Buna-Gona Campaign: Dead GIs on Buna Beach, February 1943Buna-Gona Campaign: Japanese dead near Buna, January 1943

Left: Three GIs lie dead at low tide on Buna Beach near a wrecked landing craft. This image by LIFE magazine’s George Strock taken in Febru­ary 1943 was not pub­lished until Septem­ber 20, 1943, when Presi­dent Franklin D. Roose­velt autho­rized its release, the first image of clearly visible Amer­i­can dead on a World War II battle­field. (U.S. mili­tary censors placed no restric­tions on photos of enemy war dead.) FDR was anxious that the public, far removed from the war’s front lines, was growing com­pla­cent over the toll the war exacted on American lives. Soon images like this became an accepted part of the public’s vision of the war.

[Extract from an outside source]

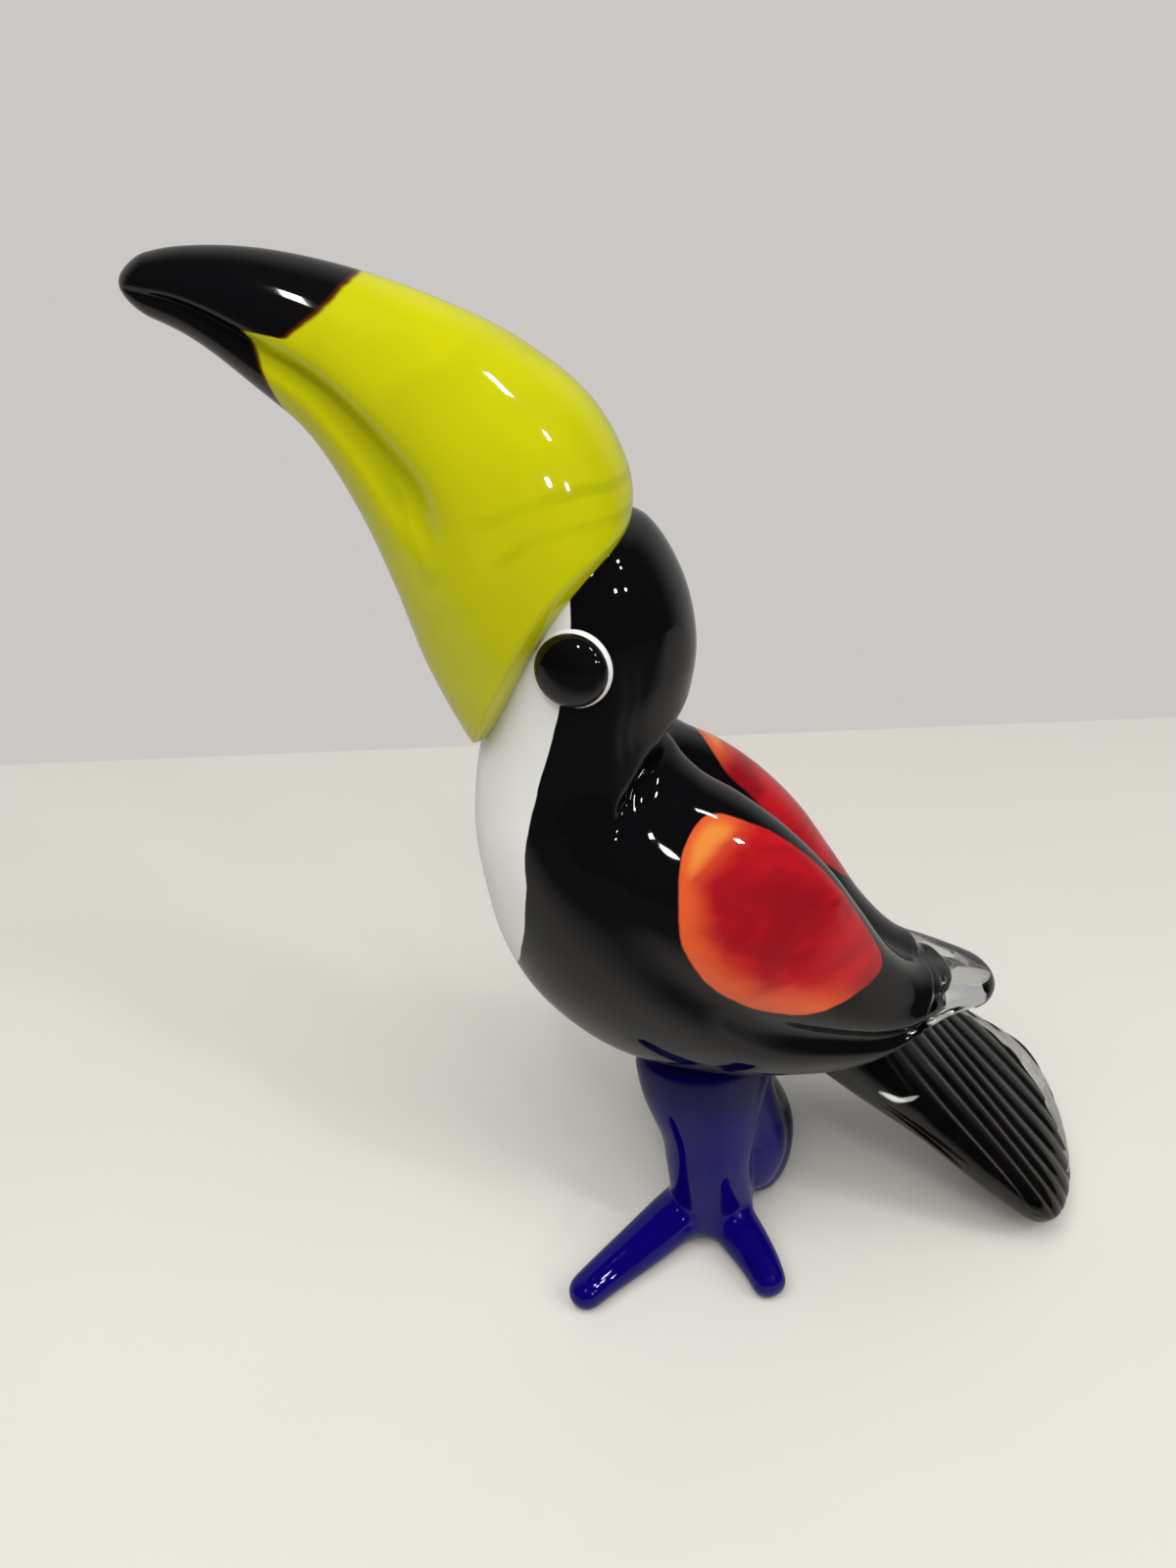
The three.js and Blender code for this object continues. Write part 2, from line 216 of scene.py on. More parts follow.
# A small crescent of white glass by the tail's near edge, painted light where light shines through the
# clear casing: along the fan, across it, height, radius
CRESCENT = [
    (-108.5, -23.4, 4.5, 0.9), (-105.5, -24, 5, 1.05), (-100.5, -24.2, 5.6, 1.15),
    (-96, -22.8, 7, 1.1), (-92.5, -20.6, 8, 0.9),
]
CRESCENT_TAPER = 0.6  # power of its taper, less for blunter ends

# Limbs from the body down or from the foot out: middle x, y, z, half depth and half width. The web
# and the joint are glass that fused between the others, and the CAD's legs leave them out.
LIMBS = {
    "left leg": [(-8, -10, 84, 23, 16), (-7.5, -13, 66, 20.5, 15), (-5.5, -15, 48, 16, 13),
                 (-5, -16, 34, 14, 12), (-3.5, -16.5, 20, 13.5, 10.5), (-2, -17, 10, 13, 9.5),
                 (-2, -17, 3, 11, 8)],
    "left front toe": [(2, -9, 13, 9.5, 9.5), (-13, -17.5, 10.8, 9, 8.8), (-28, -27.5, 7.8, 7.8, 7.6),
                       (-41, -36.5, 5.9, 6.4, 6.4), (-52, -45, 4.9, 5.3, 5.5)],
    "left rear toe": [(-2, -13, 12, 9, 9), (4.5, -25, 9, 8, 7.6), (9.5, -36, 6.3, 6.6, 6.5),
                      (12.2, -47.5, 4.6, 5.2, 5.3)],
    "right leg": [(0, 10, 84, 19, 14), (-0.5, 10, 63, 13, 13), (4.5, 10, 46, 13.5, 12.5),
                  (13, 6, 29, 15, 12.5), (12.5, 2, 15, 15, 12), (9, 1, 4, 12, 10)],
    "right front toe": [(12, 4, 12, 9, 9), (4, 18, 9, 8, 8), (-3, 32, 6.3, 6.8, 6.8),
                        (-9, 47.5, 4.6, 5.3, 5.5)],
    "web": [(2, -3, 84, 20, 12), (3, -4, 60, 14, 12), (7, -3, 40, 14, 12), (10, -4, 26, 14, 12),
            (6, -6, 12, 12, 10)],
    "joint": [(-12, -15, 12, 10, 10), (-3, -15, 15, 12, 12), (6, -15, 12, 10, 10)],
    "right rear toe": [(13, 4, 12, 9, 9), (19, 18, 9, 7.7, 8), (24, 31, 6.3, 6.5, 6.8),
                       (27, 45, 4.6, 5.2, 5.5)],
}
LIMB_END = 0.1  # share of a limb that each rounded end takes
LEG_SOFTENING = 30  # rounds of smoothing after the limbs are fused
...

Right: Japanese soldiers killed during the desperate final phase of the battle at Buna Mission (Austra­lian govern­ment sta­tion), which fell on Janu­ary 2, 1943. (Photo by George Strock.) Even before the new year the Japa­nese had lost air and naval supe­ri­ority. Increasingly, they were power­less to disrupt the Allies’ supply chain and were unable to resupply their troops by destroyers and night­time sub­marines with ammu­ni­tion and artil­lery shells, medi­cine (most of their garri­son was debil­i­tated by dysen­tery and assorted tropi­cal mala­dies), and food. In Decem­ber Japa­nese troopers were reduced to skin and bones, existing on 1 3/4 oz (50 grams) of rice and canned meat per day. Prevented by torren­tial rains, the Japa­nese took to stacking their dead in piles, which gave off such a hellish stench that service crews donned gas masks. After the Battle of Buna-Gona ended, the Allies found evidence of cannibalism of friend and foe alike among the Japanese.